***** Raw data *****

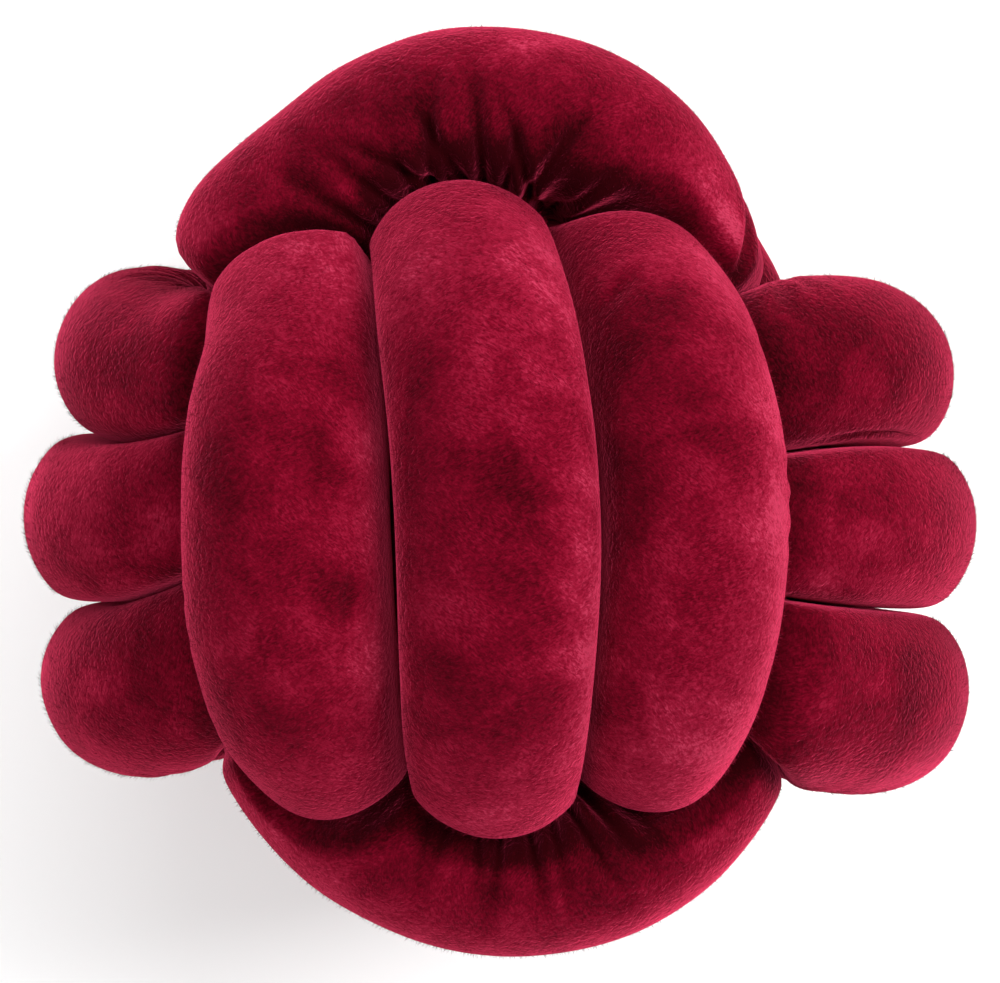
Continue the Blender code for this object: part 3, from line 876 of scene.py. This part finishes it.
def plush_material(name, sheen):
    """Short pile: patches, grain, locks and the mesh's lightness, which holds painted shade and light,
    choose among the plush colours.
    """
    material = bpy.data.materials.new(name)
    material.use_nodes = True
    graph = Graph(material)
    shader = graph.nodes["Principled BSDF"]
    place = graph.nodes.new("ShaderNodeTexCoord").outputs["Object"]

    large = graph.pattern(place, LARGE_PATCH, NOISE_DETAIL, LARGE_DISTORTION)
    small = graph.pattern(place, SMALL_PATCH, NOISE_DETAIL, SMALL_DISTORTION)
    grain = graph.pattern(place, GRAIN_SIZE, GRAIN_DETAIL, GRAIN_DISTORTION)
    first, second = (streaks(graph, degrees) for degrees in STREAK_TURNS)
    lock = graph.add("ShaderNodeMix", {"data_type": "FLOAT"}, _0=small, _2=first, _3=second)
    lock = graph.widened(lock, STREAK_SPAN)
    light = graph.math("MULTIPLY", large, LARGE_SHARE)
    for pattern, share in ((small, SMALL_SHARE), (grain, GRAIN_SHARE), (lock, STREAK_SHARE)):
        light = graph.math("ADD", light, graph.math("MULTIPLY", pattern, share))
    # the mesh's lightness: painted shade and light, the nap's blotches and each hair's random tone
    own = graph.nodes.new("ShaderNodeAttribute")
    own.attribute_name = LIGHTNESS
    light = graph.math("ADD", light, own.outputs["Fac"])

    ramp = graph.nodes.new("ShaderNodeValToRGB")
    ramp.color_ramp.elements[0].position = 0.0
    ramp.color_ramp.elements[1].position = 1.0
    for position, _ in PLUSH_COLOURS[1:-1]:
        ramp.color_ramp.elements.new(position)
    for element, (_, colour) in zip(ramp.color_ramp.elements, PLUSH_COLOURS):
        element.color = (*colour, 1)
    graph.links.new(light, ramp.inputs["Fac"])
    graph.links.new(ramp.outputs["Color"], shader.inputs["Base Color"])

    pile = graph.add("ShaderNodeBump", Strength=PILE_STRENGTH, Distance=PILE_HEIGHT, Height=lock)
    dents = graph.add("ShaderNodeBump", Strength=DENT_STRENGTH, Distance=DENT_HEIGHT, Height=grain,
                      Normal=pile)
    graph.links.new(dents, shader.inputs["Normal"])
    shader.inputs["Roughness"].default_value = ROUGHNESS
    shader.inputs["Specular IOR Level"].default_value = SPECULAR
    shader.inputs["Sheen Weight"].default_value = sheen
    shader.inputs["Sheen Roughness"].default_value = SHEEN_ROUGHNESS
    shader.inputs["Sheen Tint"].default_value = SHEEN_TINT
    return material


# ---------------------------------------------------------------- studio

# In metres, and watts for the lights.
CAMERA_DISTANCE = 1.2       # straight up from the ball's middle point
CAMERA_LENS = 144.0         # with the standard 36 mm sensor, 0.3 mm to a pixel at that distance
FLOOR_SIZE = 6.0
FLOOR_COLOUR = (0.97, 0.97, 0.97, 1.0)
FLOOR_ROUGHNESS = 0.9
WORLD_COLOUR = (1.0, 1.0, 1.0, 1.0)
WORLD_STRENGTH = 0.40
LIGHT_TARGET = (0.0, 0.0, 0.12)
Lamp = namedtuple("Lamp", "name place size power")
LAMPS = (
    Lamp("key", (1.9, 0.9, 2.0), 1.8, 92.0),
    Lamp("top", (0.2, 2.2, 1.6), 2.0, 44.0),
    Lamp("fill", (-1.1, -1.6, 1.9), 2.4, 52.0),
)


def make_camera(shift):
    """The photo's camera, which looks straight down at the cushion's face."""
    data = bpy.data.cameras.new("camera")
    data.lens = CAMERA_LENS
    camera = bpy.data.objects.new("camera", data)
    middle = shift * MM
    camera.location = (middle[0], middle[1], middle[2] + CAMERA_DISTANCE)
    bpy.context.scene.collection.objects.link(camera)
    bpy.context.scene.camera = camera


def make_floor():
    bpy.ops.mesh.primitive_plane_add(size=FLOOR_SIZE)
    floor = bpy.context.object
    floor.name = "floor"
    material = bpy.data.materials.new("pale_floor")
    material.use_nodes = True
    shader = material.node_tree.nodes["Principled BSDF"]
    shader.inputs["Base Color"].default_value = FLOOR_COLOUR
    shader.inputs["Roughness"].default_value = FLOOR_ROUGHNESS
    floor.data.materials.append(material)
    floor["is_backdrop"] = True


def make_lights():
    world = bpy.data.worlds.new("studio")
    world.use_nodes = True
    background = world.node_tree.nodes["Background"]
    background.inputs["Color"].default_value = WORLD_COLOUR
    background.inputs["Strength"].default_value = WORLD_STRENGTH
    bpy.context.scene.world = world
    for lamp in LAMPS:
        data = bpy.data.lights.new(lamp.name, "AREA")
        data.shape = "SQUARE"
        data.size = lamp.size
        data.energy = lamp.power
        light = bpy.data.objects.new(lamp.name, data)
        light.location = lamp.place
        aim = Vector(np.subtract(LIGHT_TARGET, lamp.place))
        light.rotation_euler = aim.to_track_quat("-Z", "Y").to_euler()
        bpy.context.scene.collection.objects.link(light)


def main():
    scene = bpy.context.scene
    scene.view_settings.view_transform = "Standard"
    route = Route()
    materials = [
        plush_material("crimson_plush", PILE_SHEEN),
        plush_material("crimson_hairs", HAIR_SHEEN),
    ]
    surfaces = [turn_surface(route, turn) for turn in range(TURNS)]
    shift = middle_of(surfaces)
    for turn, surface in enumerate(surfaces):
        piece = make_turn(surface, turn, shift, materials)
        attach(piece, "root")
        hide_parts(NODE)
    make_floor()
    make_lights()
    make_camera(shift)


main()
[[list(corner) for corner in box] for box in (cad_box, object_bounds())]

*****

- **Stated exercise**
Please restate the whole listing word for word.

- **Worked solution**
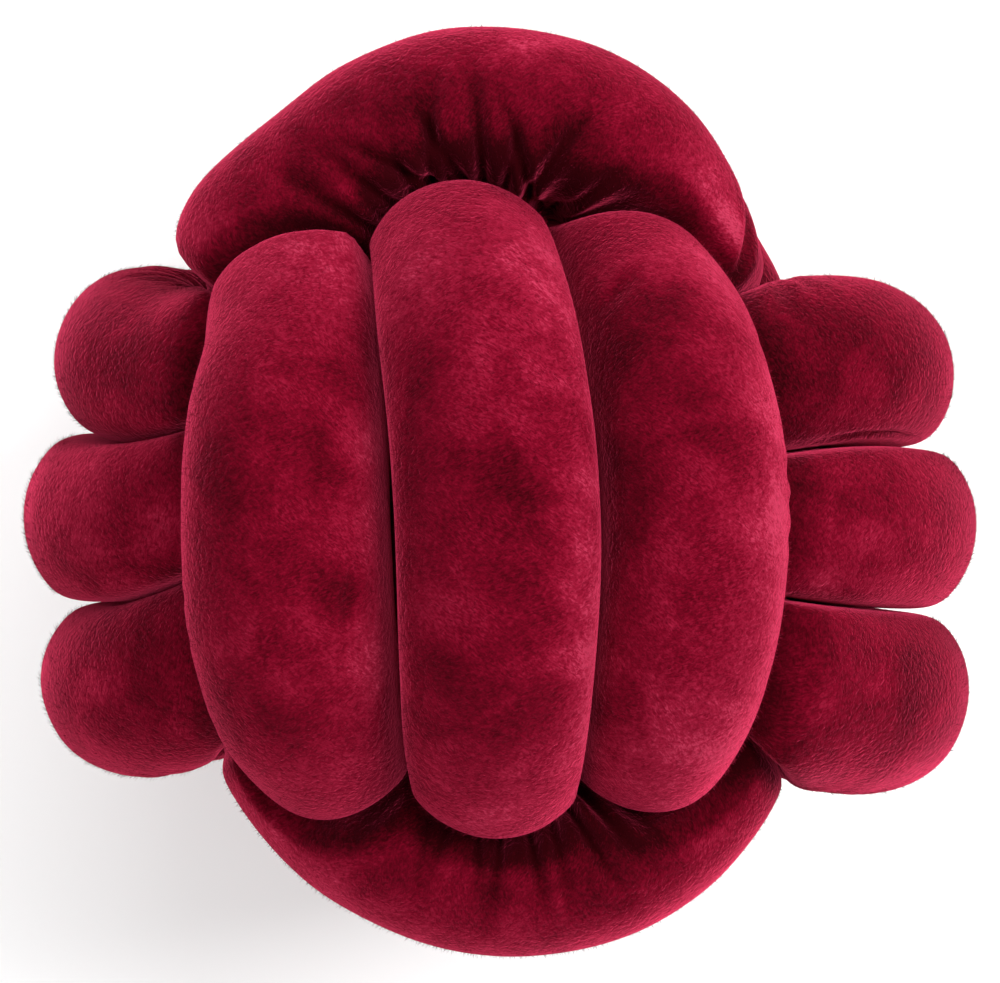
Continue the Blender code for this object: part 3, from line 876 of scene.py. This part finishes it.
def plush_material(name, sheen):
    """Short pile: patches, grain, locks and the mesh's lightness, which holds painted shade and light,
    choose among the plush colours.
    """
    material = bpy.data.materials.new(name)
    material.use_nodes = True
    graph = Graph(material)
    shader = graph.nodes["Principled BSDF"]
    place = graph.nodes.new("ShaderNodeTexCoord").outputs["Object"]

    large = graph.pattern(place, LARGE_PATCH, NOISE_DETAIL, LARGE_DISTORTION)
    small = graph.pattern(place, SMALL_PATCH, NOISE_DETAIL, SMALL_DISTORTION)
    grain = graph.pattern(place, GRAIN_SIZE, GRAIN_DETAIL, GRAIN_DISTORTION)
    first, second = (streaks(graph, degrees) for degrees in STREAK_TURNS)
    lock = graph.add("ShaderNodeMix", {"data_type": "FLOAT"}, _0=small, _2=first, _3=second)
    lock = graph.widened(lock, STREAK_SPAN)
    light = graph.math("MULTIPLY", large, LARGE_SHARE)
    for pattern, share in ((small, SMALL_SHARE), (grain, GRAIN_SHARE), (lock, STREAK_SHARE)):
        light = graph.math("ADD", light, graph.math("MULTIPLY", pattern, share))
    # the mesh's lightness: painted shade and light, the nap's blotches and each hair's random tone
    own = graph.nodes.new("ShaderNodeAttribute")
    own.attribute_name = LIGHTNESS
    light = graph.math("ADD", light, own.outputs["Fac"])

    ramp = graph.nodes.new("ShaderNodeValToRGB")
    ramp.color_ramp.elements[0].position = 0.0
    ramp.color_ramp.elements[1].position = 1.0
    for position, _ in PLUSH_COLOURS[1:-1]:
        ramp.color_ramp.elements.new(position)
    for element, (_, colour) in zip(ramp.color_ramp.elements, PLUSH_COLOURS):
        element.color = (*colour, 1)
    graph.links.new(light, ramp.inputs["Fac"])
    graph.links.new(ramp.outputs["Color"], shader.inputs["Base Color"])

    pile = graph.add("ShaderNodeBump", Strength=PILE_STRENGTH, Distance=PILE_HEIGHT, Height=lock)
    dents = graph.add("ShaderNodeBump", Strength=DENT_STRENGTH, Distance=DENT_HEIGHT, Height=grain,
                      Normal=pile)
    graph.links.new(dents, shader.inputs["Normal"])
    shader.inputs["Roughness"].default_value = ROUGHNESS
    shader.inputs["Specular IOR Level"].default_value = SPECULAR
    shader.inputs["Sheen Weight"].default_value = sheen
    shader.inputs["Sheen Roughness"].default_value = SHEEN_ROUGHNESS
    shader.inputs["Sheen Tint"].default_value = SHEEN_TINT
    return material


# ---------------------------------------------------------------- studio

# In metres, and watts for the lights.
CAMERA_DISTANCE = 1.2       # straight up from the ball's middle point
CAMERA_LENS = 144.0         # with the standard 36 mm sensor, 0.3 mm to a pixel at that distance
FLOOR_SIZE = 6.0
FLOOR_COLOUR = (0.97, 0.97, 0.97, 1.0)
FLOOR_ROUGHNESS = 0.9
WORLD_COLOUR = (1.0, 1.0, 1.0, 1.0)
WORLD_STRENGTH = 0.40
LIGHT_TARGET = (0.0, 0.0, 0.12)
Lamp = namedtuple("Lamp", "name place size power")
LAMPS = (
    Lamp("key", (1.9, 0.9, 2.0), 1.8, 92.0),
    Lamp("top", (0.2, 2.2, 1.6), 2.0, 44.0),
    Lamp("fill", (-1.1, -1.6, 1.9), 2.4, 52.0),
)


def make_camera(shift):
    """The photo's camera, which looks straight down at the cushion's face."""
    data = bpy.data.cameras.new("camera")
    data.lens = CAMERA_LENS
    camera = bpy.data.objects.new("camera", data)
    middle = shift * MM
    camera.location = (middle[0], middle[1], middle[2] + CAMERA_DISTANCE)
    bpy.context.scene.collection.objects.link(camera)
    bpy.context.scene.camera = camera


def make_floor():
    bpy.ops.mesh.primitive_plane_add(size=FLOOR_SIZE)
    floor = bpy.context.object
    floor.name = "floor"
    material = bpy.data.materials.new("pale_floor")
    material.use_nodes = True
    shader = material.node_tree.nodes["Principled BSDF"]
    shader.inputs["Base Color"].default_value = FLOOR_COLOUR
    shader.inputs["Roughness"].default_value = FLOOR_ROUGHNESS
    floor.data.materials.append(material)
    floor["is_backdrop"] = True


def make_lights():
    world = bpy.data.worlds.new("studio")
    world.use_nodes = True
    background = world.node_tree.nodes["Background"]
    background.inputs["Color"].default_value = WORLD_COLOUR
    background.inputs["Strength"].default_value = WORLD_STRENGTH
    bpy.context.scene.world = world
    for lamp in LAMPS:
        data = bpy.data.lights.new(lamp.name, "AREA")
        data.shape = "SQUARE"
        data.size = lamp.size
        data.energy = lamp.power
        light = bpy.data.objects.new(lamp.name, data)
        light.location = lamp.place
        aim = Vector(np.subtract(LIGHT_TARGET, lamp.place))
        light.rotation_euler = aim.to_track_quat("-Z", "Y").to_euler()
        bpy.context.scene.collection.objects.link(light)


def main():
    scene = bpy.context.scene
    scene.view_settings.view_transform = "Standard"
    route = Route()
    materials = [
        plush_material("crimson_plush", PILE_SHEEN),
        plush_material("crimson_hairs", HAIR_SHEEN),
    ]
    surfaces = [turn_surface(route, turn) for turn in range(TURNS)]
    shift = middle_of(surfaces)
    for turn, surface in enumerate(surfaces):
        piece = make_turn(surface, turn, shift, materials)
        attach(piece, "root")
        hide_parts(NODE)
    make_floor()
    make_lights()
    make_camera(shift)


main()
[[list(corner) for corner in box] for box in (cad_box, object_bounds())]